_TASK TO COMPLETE:_ Each line of the listing that contains the word "code" is to be copied.

(Rows from a 3D modeling dataset)
** START **
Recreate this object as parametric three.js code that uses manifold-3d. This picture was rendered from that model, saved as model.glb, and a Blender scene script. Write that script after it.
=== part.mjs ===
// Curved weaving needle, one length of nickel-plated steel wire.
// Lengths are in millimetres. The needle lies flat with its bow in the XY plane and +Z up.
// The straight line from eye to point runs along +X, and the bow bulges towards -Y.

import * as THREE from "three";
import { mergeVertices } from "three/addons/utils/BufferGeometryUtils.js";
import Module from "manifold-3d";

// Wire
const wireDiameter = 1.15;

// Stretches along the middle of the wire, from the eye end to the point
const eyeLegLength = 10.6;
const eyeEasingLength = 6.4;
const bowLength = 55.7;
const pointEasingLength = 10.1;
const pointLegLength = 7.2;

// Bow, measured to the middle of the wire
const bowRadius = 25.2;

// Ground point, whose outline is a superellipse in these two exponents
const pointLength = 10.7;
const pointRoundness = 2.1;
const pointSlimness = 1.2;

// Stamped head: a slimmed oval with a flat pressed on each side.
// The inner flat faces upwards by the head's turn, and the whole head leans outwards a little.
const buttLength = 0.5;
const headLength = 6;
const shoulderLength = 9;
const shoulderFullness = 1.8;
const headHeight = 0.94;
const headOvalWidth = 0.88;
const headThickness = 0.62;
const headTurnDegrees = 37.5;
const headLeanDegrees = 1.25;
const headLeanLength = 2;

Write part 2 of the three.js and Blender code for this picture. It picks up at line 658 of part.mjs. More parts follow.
** END **
_WRITTEN RESPONSE:_
Recreate this object as parametric three.js code that uses manifold-3d. This picture was rendered from that model, saved as model.glb, and a Blender scene script. Write that script after it.
Write part 2 of the three.js and Blender code for this picture. It picks up at line 658 of part.mjs. More parts follow.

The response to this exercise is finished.